• Directions for this task
In the listing below, find the line containing "for piece in" and the line containing "obj.parent = empty". Repeat exactly those two lines and every line between them, nothing more.

• Given entries

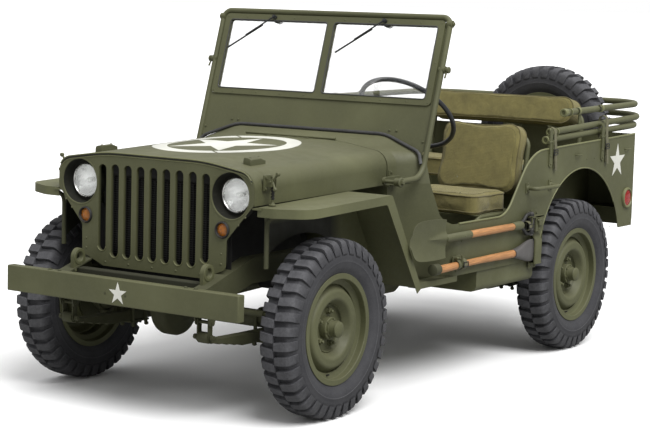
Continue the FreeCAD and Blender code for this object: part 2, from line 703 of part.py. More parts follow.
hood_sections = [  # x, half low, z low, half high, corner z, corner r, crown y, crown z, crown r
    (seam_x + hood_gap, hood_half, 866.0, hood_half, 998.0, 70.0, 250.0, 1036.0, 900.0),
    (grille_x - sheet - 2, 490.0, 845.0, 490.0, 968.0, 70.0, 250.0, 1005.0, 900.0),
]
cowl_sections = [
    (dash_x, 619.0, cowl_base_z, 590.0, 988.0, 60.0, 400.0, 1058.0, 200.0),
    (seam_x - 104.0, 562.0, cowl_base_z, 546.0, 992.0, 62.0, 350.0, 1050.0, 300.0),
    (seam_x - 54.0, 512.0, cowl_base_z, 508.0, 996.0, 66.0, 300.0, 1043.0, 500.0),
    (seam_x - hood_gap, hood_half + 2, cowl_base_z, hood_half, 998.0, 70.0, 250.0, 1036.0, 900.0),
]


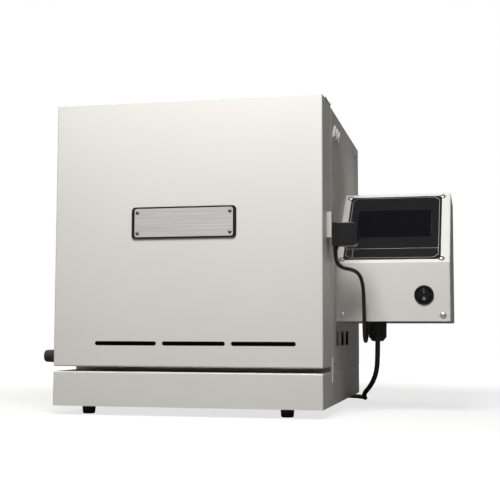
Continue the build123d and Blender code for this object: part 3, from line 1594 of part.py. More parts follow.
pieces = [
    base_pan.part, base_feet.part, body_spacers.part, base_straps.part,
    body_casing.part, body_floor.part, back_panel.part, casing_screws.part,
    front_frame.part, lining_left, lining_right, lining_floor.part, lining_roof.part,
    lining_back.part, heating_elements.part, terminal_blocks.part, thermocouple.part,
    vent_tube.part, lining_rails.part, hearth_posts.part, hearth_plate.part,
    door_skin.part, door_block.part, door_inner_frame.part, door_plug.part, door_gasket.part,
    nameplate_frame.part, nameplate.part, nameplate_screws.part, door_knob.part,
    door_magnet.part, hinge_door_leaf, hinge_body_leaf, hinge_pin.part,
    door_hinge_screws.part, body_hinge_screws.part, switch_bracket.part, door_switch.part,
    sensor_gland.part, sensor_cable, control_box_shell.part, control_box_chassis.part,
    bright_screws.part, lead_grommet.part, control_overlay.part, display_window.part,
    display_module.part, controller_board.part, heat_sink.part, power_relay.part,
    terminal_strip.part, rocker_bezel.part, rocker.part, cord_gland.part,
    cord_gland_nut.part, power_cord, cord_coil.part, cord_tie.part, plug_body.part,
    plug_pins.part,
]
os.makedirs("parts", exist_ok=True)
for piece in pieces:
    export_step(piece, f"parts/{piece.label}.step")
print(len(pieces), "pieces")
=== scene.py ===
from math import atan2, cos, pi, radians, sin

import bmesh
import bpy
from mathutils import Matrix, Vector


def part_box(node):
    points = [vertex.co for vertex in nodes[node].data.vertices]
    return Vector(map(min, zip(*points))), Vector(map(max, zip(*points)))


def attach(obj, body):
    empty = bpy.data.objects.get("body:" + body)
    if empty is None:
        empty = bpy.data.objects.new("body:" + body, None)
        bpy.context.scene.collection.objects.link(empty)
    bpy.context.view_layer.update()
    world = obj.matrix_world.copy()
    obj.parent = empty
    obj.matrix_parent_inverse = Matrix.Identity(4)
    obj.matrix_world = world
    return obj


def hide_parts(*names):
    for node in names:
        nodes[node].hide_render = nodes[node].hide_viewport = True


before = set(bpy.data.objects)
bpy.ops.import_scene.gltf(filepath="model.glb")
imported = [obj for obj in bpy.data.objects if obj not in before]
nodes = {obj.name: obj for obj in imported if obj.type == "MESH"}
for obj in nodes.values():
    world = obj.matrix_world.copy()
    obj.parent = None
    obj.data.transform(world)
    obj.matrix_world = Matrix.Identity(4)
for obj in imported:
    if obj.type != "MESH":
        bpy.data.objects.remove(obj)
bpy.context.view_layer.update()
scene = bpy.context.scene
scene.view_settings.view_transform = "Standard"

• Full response
for piece in pieces:
    export_step(piece, f"parts/{piece.label}.step")
print(len(pieces), "pieces")
=== scene.py ===
from math import atan2, cos, pi, radians, sin

import bmesh
import bpy
from mathutils import Matrix, Vector


def part_box(node):
    points = [vertex.co for vertex in nodes[node].data.vertices]
    return Vector(map(min, zip(*points))), Vector(map(max, zip(*points)))


def attach(obj, body):
    empty = bpy.data.objects.get("body:" + body)
    if empty is None:
        empty = bpy.data.objects.new("body:" + body, None)
        bpy.context.scene.collection.objects.link(empty)
    bpy.context.view_layer.update()
    world = obj.matrix_world.copy()
    obj.parent = empty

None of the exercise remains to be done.